Ships built from this substance were the only ones that could endure repeated journeys on the acid water of the Rain Wild River. These highly desirable vessels became an essential link in the trade in Elderling artefacts which could be ferried out of the ancient ruined cities to the Rain Wild settlements, where they could be sold at exorbitant prices to the world at large.
It was several generations before the first figurehead on a liveship ‘awoke’. Builders and owners were astonished. The Golden Dawn was the first figurehead to take on life. Conversation with the figurehead soon revealed that the ship had absorbed the memories of those who had lived aboard him, especially those of his captains, and an attachment to the family who owned him. The ship’s knowledge extended to navigation, to the handling of weather and awareness of necessary maintenance. The value of such a ship became inestimable.

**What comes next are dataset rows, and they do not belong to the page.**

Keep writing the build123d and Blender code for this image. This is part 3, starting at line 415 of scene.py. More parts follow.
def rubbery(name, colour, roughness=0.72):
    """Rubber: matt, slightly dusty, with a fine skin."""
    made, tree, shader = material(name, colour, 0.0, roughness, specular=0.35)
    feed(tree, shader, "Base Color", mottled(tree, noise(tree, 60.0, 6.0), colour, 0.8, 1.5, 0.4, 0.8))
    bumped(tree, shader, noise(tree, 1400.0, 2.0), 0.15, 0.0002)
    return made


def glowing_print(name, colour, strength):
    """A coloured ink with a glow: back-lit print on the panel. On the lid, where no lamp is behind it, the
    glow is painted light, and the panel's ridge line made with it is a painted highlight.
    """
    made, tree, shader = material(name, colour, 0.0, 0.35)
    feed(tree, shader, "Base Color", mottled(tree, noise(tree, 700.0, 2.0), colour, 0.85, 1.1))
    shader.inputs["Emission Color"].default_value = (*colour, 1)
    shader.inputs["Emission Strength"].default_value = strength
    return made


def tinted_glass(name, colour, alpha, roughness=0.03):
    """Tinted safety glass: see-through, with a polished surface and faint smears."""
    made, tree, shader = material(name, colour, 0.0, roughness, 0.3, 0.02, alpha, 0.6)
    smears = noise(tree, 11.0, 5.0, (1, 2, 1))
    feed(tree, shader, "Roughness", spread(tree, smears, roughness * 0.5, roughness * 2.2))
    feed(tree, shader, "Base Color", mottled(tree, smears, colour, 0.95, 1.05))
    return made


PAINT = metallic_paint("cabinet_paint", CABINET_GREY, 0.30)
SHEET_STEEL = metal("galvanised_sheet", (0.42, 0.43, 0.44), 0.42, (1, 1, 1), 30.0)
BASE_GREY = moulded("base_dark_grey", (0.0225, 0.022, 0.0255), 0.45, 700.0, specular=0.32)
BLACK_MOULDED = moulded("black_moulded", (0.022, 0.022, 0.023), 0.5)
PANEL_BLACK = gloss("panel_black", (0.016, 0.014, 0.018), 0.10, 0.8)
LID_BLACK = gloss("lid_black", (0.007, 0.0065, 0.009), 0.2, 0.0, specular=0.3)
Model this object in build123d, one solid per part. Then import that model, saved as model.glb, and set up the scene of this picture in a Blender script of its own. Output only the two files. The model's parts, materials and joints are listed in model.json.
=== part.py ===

Those who cut the ‘timbers’ into lumber must have had early knowledge that these logs were not wood. In the heart of each log, they must have discovered a partially-formed dragon. Even if they could not discern what it was, they undoubtedly knew it had contained a living creature at some time. That was the deepest secret of all, one the families kept concealed from all but blood kin. It is believed that prior to the emergence of the dragon Tintaglia from a wizardwood ‘log’, the liveships themselves were not cognizant of their relationship to dragons.